We have trodden water ever since, trying everything we can to keep moving forward: new sales initiatives, alternative lenders, drastic decisions. Having lost various windows of opportunity we were forced to take calculated risks; resultantly, the small financial hole I had predicted has only widened due to our inability to secure vital funding when we needed it. Now, staring down the barrel of a gun I have tried to shoot in every other direction, I must acknowledge that, unless we can raise sufficient funding, we must fold on Friday.
It requires only scant research to realise that too many businesses find themselves in our position, and that the government's commitment to us over the last five years has been hollow to the point of disingenuous. Despite Cameron, Cable and others directing banks to lend to entrepreneurs, a KMPG report in September last year showed that SME and individual lending had decreased by 14 percent over the last five years, representing £309 billion that is no longer available. HM Treasury's own documents show the rejection rate for first time business borrowers is 50 percent.
That goes some way to explaining why, according to a report by insurance group RSA in the Daily Mail, less than half of all new businesses started since 2006 have made it to their fifth birthday. Those who launched in the recession fare worse; a quarter of 2008 launchers failed before the terrible twos, and 14 percent of 2010 start-ups – the same vintage as Output – didn't make it past twelve months.
This can be attributed to a lack of credit, but also to the withdrawal of vital support services and the announcement of pyrrhic initiatives. Consider the British Business Bank: it does not help small businesses directly, but instead provides government-backed cash to lenders who will, or are supposed to. These include the major banks, who account for some 80 percent of all UK financial relationships, as well as alternative lenders, such as Funding Circle. It claims to have 'supported' £829 million of loans for 35,000 businesses as at November 2014; specifically its Start Up Loans programme had provided £130 million to 25,000 businesses by January this year.
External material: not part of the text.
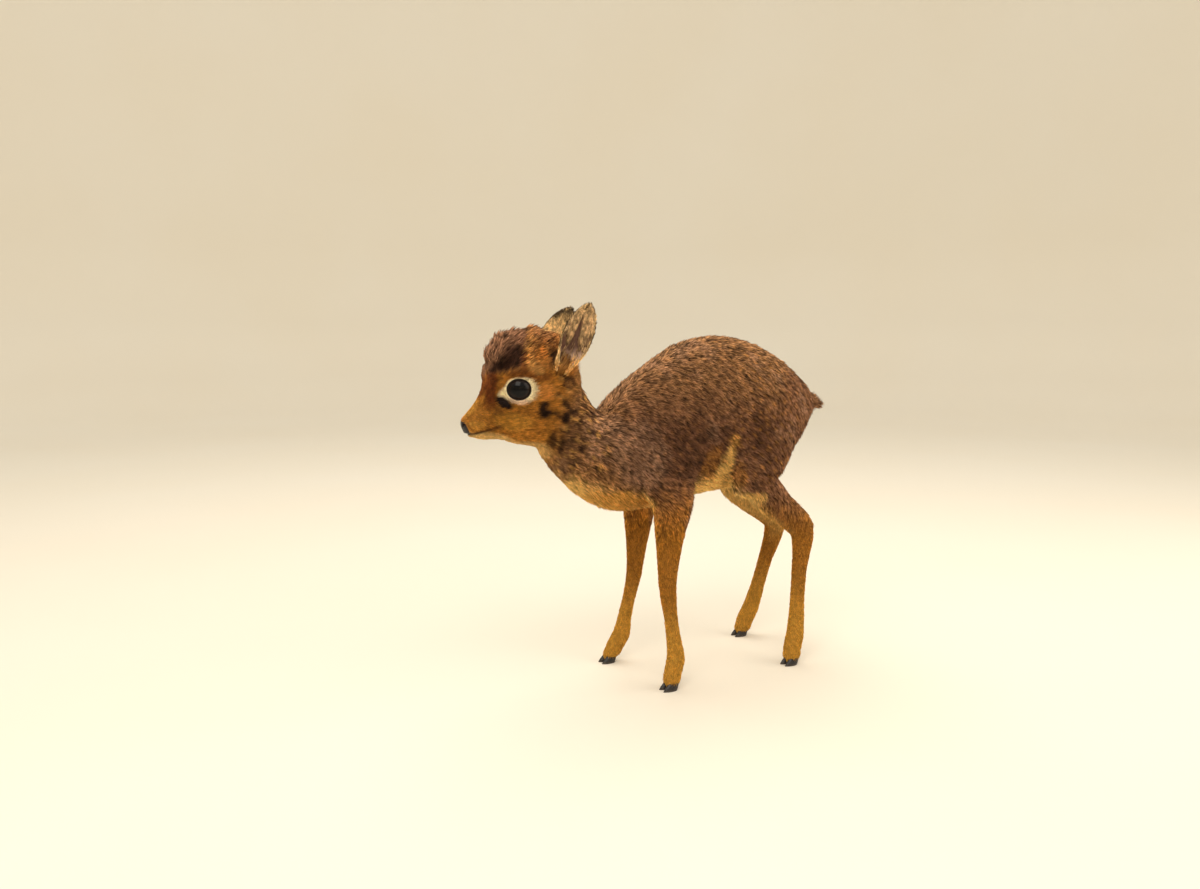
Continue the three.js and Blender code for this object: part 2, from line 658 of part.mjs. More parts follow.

The figures don't correlate directly, but we can surmise that the remaining £700 million was divvied up between around 10,000 businesses, mostly via traditional channels.
The full impact this ever-tightening snake is in the creation and building of assets. As we have been told repeatedly – by Barclays, Funding Circle, ASC Finance officially and dozens of others unofficially – the only way to secure credit and assure a lender of serviceability is to own assets, either personally or within the business. But companies like mine – those in the service sector, representing 73 percent of all in the UK – do not build such assets easily, and certainly not in their first three years of operation.
And people like me, aged between 18 and 35, are less likely than other generations to have the collateral against which a loan can be secured. Even alternative lenders – and I single out Funding Circle for refusing me twice on the same point – use assets as their main criterion. It is impossible to create wealth unless you have wealth already.
We start businesses for a variety of reasons, from necessity to opportunity, wealth or job creation to a simple vision of making things better for people or organisations. In my case, it was a combination of them all. Four years ago I had an idea to provide a better editorial voice for the creative visual communications sector, offering new promotional opportunities and an information service for this industry. We have been continually lauded for our efforts by small businesses, vendors, organisations and manufacturers. We have become the 'challenger brand', according to one PR specialist, furthering important agendas, regularly beating all competitors world-wide to be first out with the story, and now notorious for talking about the issues that others won't.
The initial plan was much broader, and I almost laugh now as I consider it: to use print-on-demand technology to change the way that we publish information. When we rewrote our business plan in January 2014 at the behest of Barclays, it demonstrated that our partners for this project included some of the world's largest and most exciting technology companies, and that we were uniquely positioned to bring them together to bring publishing in line with the needs of the modern reader. Instead, we were told that 'print and publishing are dead', belittling everything we have built and the vast, vibrant sector it hoped to change. Our figures, based on creating sustainable promotional opportunities for vendors across print, digital and manufacturing, were summarily ignored. Even our excellent bank manager – who has fought our corner every step of the way – and his protestations on our behalf were dismissed. The computer said no and it would not budge.
Without funding, we won't be able to address the issues faced by our readers, for example, the massive skills gap faced in the UK graphic communications sector or, ironically, the effect in this industry on a lack of small business funding. We will have to stop being the main provider of high-quality video content; we will no longer be the voice of the communications sector.
We have seen a massive groundswell in support from the industries that we cover in the last 24 hours, both online over social media and through emails and phone calls to the team. Now we're hoping that – with your support – we can raise the money we require to keep Output going and help it realise its potential as a vital media outlet for the visual communications industry.